История начиналась смешно. Несколько наших райсоветовских депутатов, которые были одновременно и депутатами Моссовета, как-то приехали с городской сессии и сказали, что необходимо срочно принимать решение в соответствии с Законом, по которому местные Советы (а тогда районные Советы являлись именно местными) могли до 1 июля 1990 года заявить свое право на собственность, находящуюся на их территории. Ажиотаж был серьезный, ибо город мог объявить все своим, и было неясно, как потом отделить свою часть собственности. Нам надо было срочно принимать решение, а потом передавать крупные объекты в городское или федеральное подчинение.
Мы быстро составили решение, переписав из Закона все, что может быть предметом федеральной собственности. Туда входили понятия “водные ресурсы” и “недра”. Никакого “воздушного пространства”, о котором писали борзые журналисты, там не было. Это была чисто журналистская утка. Никаких своих придумок там не было.
Все началось с криков Станкевича: “Мы сдадим Краснопресненский райсовет в Музей Революции!” Дальше этот треп дошел до Михаила Сергеевича Горбачева, он тоже начал топать ногами.
Приняв нормальное решение, основанное на законе, мы готовы были отстаивать любую его позицию. Я выиграл полтора десятка судебных процессов против средств массовой информации по поводу защиты чести и достоинства — против тех, кто в оскорбительном тоне высказывался в том плане, что я принял решение о воздушном пространстве. Когда я просил предъявить документ, мне отвечали: “Да это всем известно!”. В результате все суды мы выигрывали: в нашем решении воздуха не было, да и решение было принято коллегиально.
Более того, когда мы стали смотреть логику закона, то оказалось, что законодатели не дураки. Оказалось, что в плане экологии, если ты объявил право собственности на воздух, который находится над данной территорией, ты можешь предъявить юридически выверенные претензии по поводу загрязнения воздуха источниками, находящимися вне твоей территории. Мы даже нашли прецеденты, что воздух не только муниципалитетами, но и частными лицами признается частью территории. Это связано и с вопросами солнечного освещения, и с нависающими козырьками зданий и т. п.
Воздух мы оставили в покое, а вот с землей наше решение пришлось как нельзя кстати. Если бы решения не было, никаких юридических оснований для того, чтобы запретить, например, строительство вблизи спальных районов линии высоковольтных передач или разрешить, например, строительство муниципальной стоянки для автомобилей, не было бы. Только в случае муниципальной собственности на землю можно взимать деньги за пользование стоянкой. Иных способов просто нет. Сегодня это произвол.
С водой было сложнее.

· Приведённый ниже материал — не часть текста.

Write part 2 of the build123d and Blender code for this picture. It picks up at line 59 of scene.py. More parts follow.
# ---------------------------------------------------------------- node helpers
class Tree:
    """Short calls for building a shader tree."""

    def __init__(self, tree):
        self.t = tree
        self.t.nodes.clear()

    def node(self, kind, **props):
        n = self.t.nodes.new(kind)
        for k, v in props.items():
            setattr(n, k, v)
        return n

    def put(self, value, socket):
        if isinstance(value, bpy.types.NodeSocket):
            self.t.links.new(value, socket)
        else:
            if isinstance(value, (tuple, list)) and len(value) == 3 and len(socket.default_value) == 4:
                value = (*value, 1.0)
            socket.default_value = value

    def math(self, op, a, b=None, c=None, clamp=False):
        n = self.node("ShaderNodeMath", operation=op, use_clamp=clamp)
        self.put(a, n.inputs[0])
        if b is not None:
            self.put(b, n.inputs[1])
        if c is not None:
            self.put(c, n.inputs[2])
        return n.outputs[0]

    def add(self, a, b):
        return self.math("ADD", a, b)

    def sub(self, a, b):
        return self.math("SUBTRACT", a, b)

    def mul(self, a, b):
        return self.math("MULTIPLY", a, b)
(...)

У нас ее было мало — всего-то небольшое пространство вдоль набережной Москвы-реки. Но с момента принятия нашего решения любой бизнесмен, который в моем присутствии надувал щеки и жаловался, что мы не даем ему развернуться, получал предложение приобрести где-нибудь самый поганый пароходик, встать на набережной радом с “Александром Блоком” и сделать ресторан, гостиницу — все, что пожелаешь. С землей у нас сложно, а тут — никаких проблем! Если человек имел наглость заявить, что он готов к такому обороту дела, то ему вручался арендный договор с оплатой на квартал вперед.
Большинство внешне “крутых” бизнесменов оказывались на поверку болтунами, но проплачивали первый квартал и начинали поиски подходящей посудины. Потом оказывалось, что они “не тянут”, место пустовало, а деньги оставались в районной казне. Когда я понял, что это происходит достаточно часто, то я начал сдавать одно и то же место трем, пятерым, двенадцати претендентам. Велик и могуч оказался только один человек, который дошел до того момента, что пригнал илочерпалку и углубил русло для большого корабля. Но и этот потом прогорел. Поставили только несколько небольших барж-корыт.

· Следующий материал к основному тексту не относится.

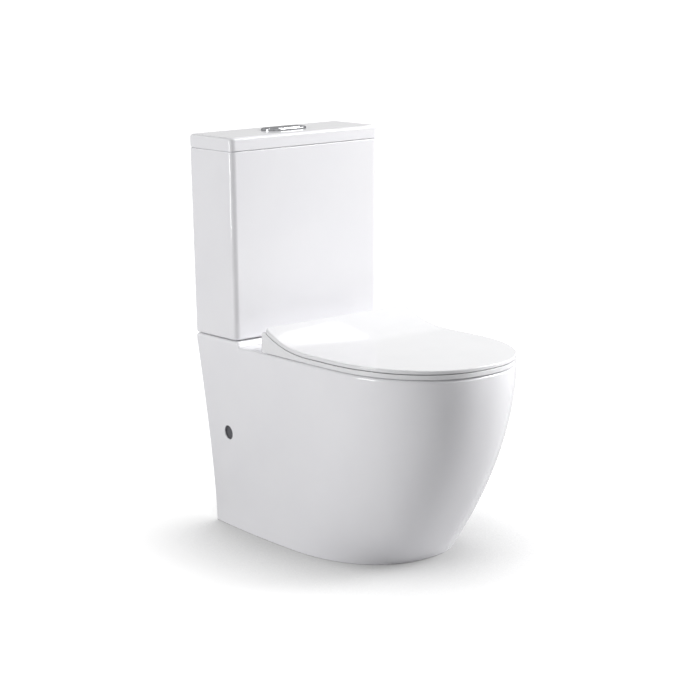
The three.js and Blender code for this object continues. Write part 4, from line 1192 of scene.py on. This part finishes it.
def softbox(name, azimuth, elevation, distance, width, height, radiance):
    """An area light round the object, aimed at its middle. Azimuth 0 is in front, 90 on the right."""
    a, e = math.radians(azimuth), math.radians(elevation)
    aim = Vector((0, 0, 0.4))
    place = Vector((math.sin(a) * math.cos(e), -math.cos(a) * math.cos(e), math.sin(e))) * distance + aim
    data = bpy.data.lights.new(name, "AREA")
    data.shape = "RECTANGLE"
    data.size, data.size_y = width, height
    data.energy = radiance * math.pi * width * height
    light = bpy.data.objects.new(name, data)
    light.location = place
    light.rotation_euler = (place - aim).to_track_quat("Z", "Y").to_euler()
    scene.collection.objects.link(light)


def build_world():
    """White to the eye, and for light and reflections a room that is dimmer at the horizon."""
    world = bpy.data.worlds.new("studio")
    scene.world = world
    world.use_nodes = True
    tree = world.node_tree
    background = tree.nodes["Background"]
    background.inputs["Color"].default_value = (1, 1, 1, 1)
    place = tree.nodes.new("ShaderNodeTexCoord").outputs["Generated"]
    split = tree.nodes.new("ShaderNodeSeparateXYZ")
    tree.links.new(place, split.inputs["Vector"])
    rise = tree.nodes.new("ShaderNodeMapRange")
    rise.inputs["From Min"].default_value = 0.05
    rise.inputs["From Max"].default_value = 0.3
    rise.inputs["To Min"].default_value = ROOM_LOW
    rise.inputs["To Max"].default_value = ROOM_HIGH
    tree.links.new(split.outputs["Z"], rise.inputs["Value"])
    path = tree.nodes.new("ShaderNodeLightPath")

    def choose(condition, result, otherwise):
        pick = tree.nodes.new("ShaderNodeMapRange")
        tree.links.new(path.outputs[condition], pick.inputs["Value"])
        for value, socket in ((otherwise, "To Min"), (result, "To Max")):
            if isinstance(value, float):
                pick.inputs[socket].default_value = value
            else:
                tree.links.new(value, pick.inputs[socket])
        return pick.outputs["Result"]

    reflected = choose("Is Diffuse Ray", ROOM_FILL, rise.outputs["Result"])
    tree.links.new(choose("Is Camera Ray", 1.1, reflected), background.inputs["Strength"])


CAMERA_TURN = (-39.41, 11.8, -0.86)  # azimuth, elevation and roll in degrees
CAMERA_AIM = (-0.0473, 0.010, 0.4049)
CAMERA_AWAY = 3.9613
CAMERA_LENS = 101.84  # millimetres, on a sensor 36 wide


def build_camera():
    azimuth, elevation, roll = (math.radians(v) for v in CAMERA_TURN)
    back = Vector((
        math.sin(azimuth) * math.cos(elevation),
        -math.cos(azimuth) * math.cos(elevation),
        math.sin(elevation),
    ))
    right = Vector((math.cos(azimuth), math.sin(azimuth), 0))
    up = back.cross(right)
    level = right * math.cos(roll) + up * math.sin(roll)
    upright = up * math.cos(roll) - right * math.sin(roll)
    data = bpy.data.cameras.new("camera")
    data.lens = CAMERA_LENS
    data.sensor_width = 36
    data.clip_start = 0.05
    data.clip_end = 100
    camera = bpy.data.objects.new("camera", data)
    turn = Matrix((level, upright, back)).transposed().to_4x4()
    turn.translation = Vector(CAMERA_AIM) + back * CAMERA_AWAY
    camera.matrix_world = turn
    scene.collection.objects.link(camera)
    scene.camera = camera


build_camera()
build_stage()
build_world()
softbox("key", 57, 34, 3.6, 1.4, 1.8, 20.6)
softbox("left", -105, 12, 3.2, 0.9, 2.0, 9.8)
scene.view_settings.view_transform = "Standard"

build_pan()
for plug_side in (-1, 1):
    build_side_plug(plug_side)
build_tank()
build_lid()
build_cover()
build_ring()
build_button()
dress_nodes()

В результате мы получили возможность проплачивать первый взнос на получение жилья любому очереднику, который решил вступить в кооператив и выйти из очереди. За счет этой аренды мы могли бесплатно вывозить ветеранов в не Бог весть какой, но все-таки приличный, санаторий. Этого не было ни в одном другом районе.
Контролирующие органы все время домогались, откуда у нас деньги. Мы отвечали, что пакуем проданный воздух в пакеты и торгуем им на Манхэттене за валюту.
Поскольку тогда можно было иметь лишь один счет райсовета, то контролирующие органы очень любили Пресня-банк. Контролеры всевозможных ведомств все время спрашивали, на какие счета у Краснова лично есть право распорядителя кредитов. На это им отвечали: “Ни на один!”. Мной, действительно, за все время не было подписано ни одного финансового документа. Все документы шли как решения районного Совета или его президиума. Ни одна прокуратура прицепиться не могла.